Because of these gap in coverage, there has been a cry for creating a more standardized system to replace what currently exists and have this new structure be based off performance standards and measures that are uniform no matter where the organization is located. By establishing public reporting and corrective actions with a single entity that received the reporting and deals out the corrective action items, this is much closer to being a possibility.

“Quality is everyone’s responsibility and we never have to stop getting better” W.E.Deming

No one can just will this all into place, nor does it happen without hurdles and challenges because human nature doesn’t take well to change, especially big change.

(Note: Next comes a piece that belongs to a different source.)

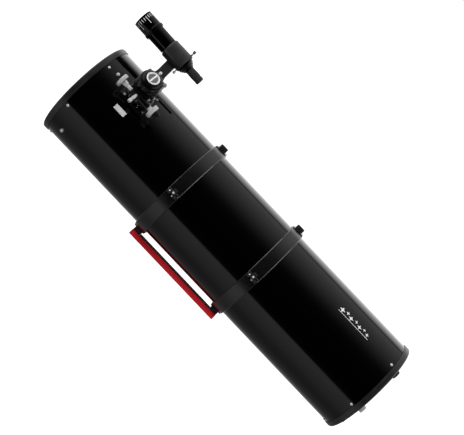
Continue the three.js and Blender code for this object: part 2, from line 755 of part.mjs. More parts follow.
function buildRings() {
  for (const [end, x] of [['front', -RING_X], ['rear', RING_X]]) {
    const group = clockGroup(90);
    group.position.x = x;
    place(group, `ring_lower_${end}`, ringHalf(-1), 'satin_black');
    place(group, `ring_upper_${end}`, ringHalf(1), 'satin_black');

    const pin = alongX(rod(HINGE_PIN_R, -17.5, 17.5, 10)).translate(0, -HINGE_Y, 0);
    place(group, `hinge_pin_${end}`, pin, 'silver');

    // Captive clamp screw: it lifts away with the upper half once it is undone.
    const clampScrew = turned([
      [0, -LUG_HEIGHT + 1],
      [3, -LUG_HEIGHT + 1],
      [3, LUG_HEIGHT + GAP],
      [6, LUG_HEIGHT + GAP],
      [6, LUG_HEIGHT + 3],
      [10, LUG_HEIGHT + 4],
      [10, LUG_HEIGHT + 15],
      [8.5, LUG_HEIGHT + 16.5],
      [0, LUG_HEIGHT + 16.5],
    ], 12).translate(0, CLAMP_Y, 0);
    place(group, `clamp_screw_${end}`, clampScrew, 'rubber');

    const topKnob = turned([
      [0, PAD_HEIGHT + GAP],
      [TOP_KNOB_R, PAD_HEIGHT + GAP],
      [TOP_KNOB_R, TOP_KNOB_TOP - 1],
      [TOP_KNOB_R - 1, TOP_KNOB_TOP],
      [0, TOP_KNOB_TOP],
    ], 14);
    place(group, `top_knob_${end}`, topKnob, 'rubber');

    const spacer = box(
      -SPACER_HALF_X, SPACER_HALF_X, -SPACER_HALF_Y, SPACER_HALF_Y,
      RAIL_HEIGHT - AXIS_Z + GAP, -PAD_HEIGHT - GAP,
    );
    place(group, `spacer_${end}`, spacer, 'satin_black');
  }
}

function buildRail() {
  const outline = [
    [-RAIL_HALF_WIDTH, 0],
    [RAIL_HALF_WIDTH, 0],
    [RAIL_HALF_WIDTH, 3],
    [RAIL_TOP_HALF_WIDTH, RAIL_HEIGHT],
    [-RAIL_TOP_HALF_WIDTH, RAIL_HEIGHT],
    [-RAIL_HALF_WIDTH, 3],
  ];
  place(assembly, 'dovetail_rail', prismX(outline, -RAIL_HALF_LENGTH, RAIL_HALF_LENGTH), 'red');
}

function buildLabel() {
  const label = roundedPlate(17.7, 6.8, 1.5, TUBE_R + GAP, TUBE_R + 1).translate(-392, 0, 0);
  place(clockGroup(17.7), 'label_plate', label, 'silver');
}

buildTube();
buildSpider();
buildSecondary();
buildPrimary();
buildAdjusters();
buildFocuser();
buildFinder();
buildRings();
buildRail();
buildLabel();

export default assembly;
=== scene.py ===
"""Looks for a 10 inch Newtonian reflector's tube assembly: smooth turned parts, knurled knobs, springs,
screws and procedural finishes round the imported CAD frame.

Lengths in the tables below are millimetres and become metres when a mesh is made. The tube's axis
runs along X at a height AXIS_Z. A clock angle is measured about that axis from -Y towards +Z, and a
part on the tube is made in its own clock frame: x along the tube, z outwards, y completing the frame.
"""
import math

import bmesh
import bpy
from mathutils import Matrix, Vector


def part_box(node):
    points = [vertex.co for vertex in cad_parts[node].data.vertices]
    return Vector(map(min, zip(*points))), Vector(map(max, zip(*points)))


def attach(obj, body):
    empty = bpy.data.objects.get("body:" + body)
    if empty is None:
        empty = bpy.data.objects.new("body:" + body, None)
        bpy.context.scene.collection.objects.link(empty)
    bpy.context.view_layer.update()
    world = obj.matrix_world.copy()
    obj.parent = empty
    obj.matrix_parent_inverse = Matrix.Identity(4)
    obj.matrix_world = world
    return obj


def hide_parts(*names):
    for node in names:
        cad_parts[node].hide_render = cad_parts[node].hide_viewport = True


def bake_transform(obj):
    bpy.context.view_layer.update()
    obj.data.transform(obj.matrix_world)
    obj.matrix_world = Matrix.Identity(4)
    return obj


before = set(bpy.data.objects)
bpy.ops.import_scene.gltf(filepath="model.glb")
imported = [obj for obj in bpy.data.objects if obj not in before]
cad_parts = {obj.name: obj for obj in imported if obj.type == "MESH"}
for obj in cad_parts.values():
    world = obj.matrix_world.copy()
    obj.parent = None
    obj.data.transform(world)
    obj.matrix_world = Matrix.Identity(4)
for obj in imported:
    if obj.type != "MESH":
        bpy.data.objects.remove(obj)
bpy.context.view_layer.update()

MM = 0.001
DEG = math.pi / 180


def centre_mm(node):
    """The middle of a CAD node's box, in millimetres."""
    low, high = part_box(node)
    return (Vector(low) + Vector(high)) * 0.5 / MM


def size_mm(node):
    """The three sides of a CAD node's box, in millimetres."""
    low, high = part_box(node)
    return (Vector(high) - Vector(low)) / MM


# ---------- Places, read from the frame ----------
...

Part of moving things along means the program has to be nailed down and sold as a way to improve health care principles for everyone. Part of the standards that have gone into this include:

  • Collecting and analyzing the data from an organization
  • Measuring what is right and wrong within an organization
  • Creating a plan to implement changes
  • Assessing the changes along the way

Part of the push to the health care industry to make changes and implement equality is that health care is playing a bit of a technological catch-up game compared to other trades and businesses. This catch-up game means that some steps of testing and implementation must be rushed through, skipped over or combined with other steps as a means of being more efficient in processes.


The point of progress and change, especially for health care providers, is to improve care and outcomes along with lowering the cost to provide that care. There are a number of areas that, when focused upon, can offer the biggest band for the buck to accomplishing both aspects of the goals. When hospitals pay special attention to reducing hospital readmissions, especially unnecessary ones, resources and energy can be concentrated on the more critical and emergency-based patients.

Improving the discharge process can also lead to patient satisfaction and cost reduction over the long-term in the respect that when patients understand follow up appointments and procedures, they are more likely to feel pushed out the door and left to their own devices, only to return because they are suffering with the same problem or because they are seeking answers to the course of self-treatment they are to follow. If they need an appointment with their family doctor, clear instructions should lay out when to call and when that next appointment should roughly be scheduled. With some facilities, a hospital would be able to set that next visit up and eliminate one more task from a patient’s to-do list.

If a patient requires further testing or outside diagnoses, handoff to other departments or facilities should be as seamless and easy to navigate as possible. What may seem effortless for one person may be overwhelming to another. Taking into consideration that new situations and locations may need to be described for certain patients in order to put them at ease and accept the next level of care they need.


Obviously, this doesn’t even begin to touch on a majority of the areas of focus that organizations could and should be learning about, but sometimes a process is better understood when there are working examples. This can and is being done on a voluntary basis with hospitals and facilities that are willing to implement changes that may at some future point become mandatory for all facilities. Some of these items coming down the pipe on one level of implementation or another include:

  • Electronic Health Records (EHR) employment
  • Health care IT quality improvement principles
  • Reimbursement mandate schedule
  • New care delivery models
  • Focus on patient-centered quality

Quality improvement principles in health care are not going to change overnight, nor are they going to be applied in everyday work environments without some pushback from those being asked to make the changes. This is expected, and will require a balance of push and pull. Improvements are not just a nicety in quality industries, but in health care is a necessity. As principles are set up to make the progress in patient outcomes and managing costs, more widespread equality in care will be felt and seen.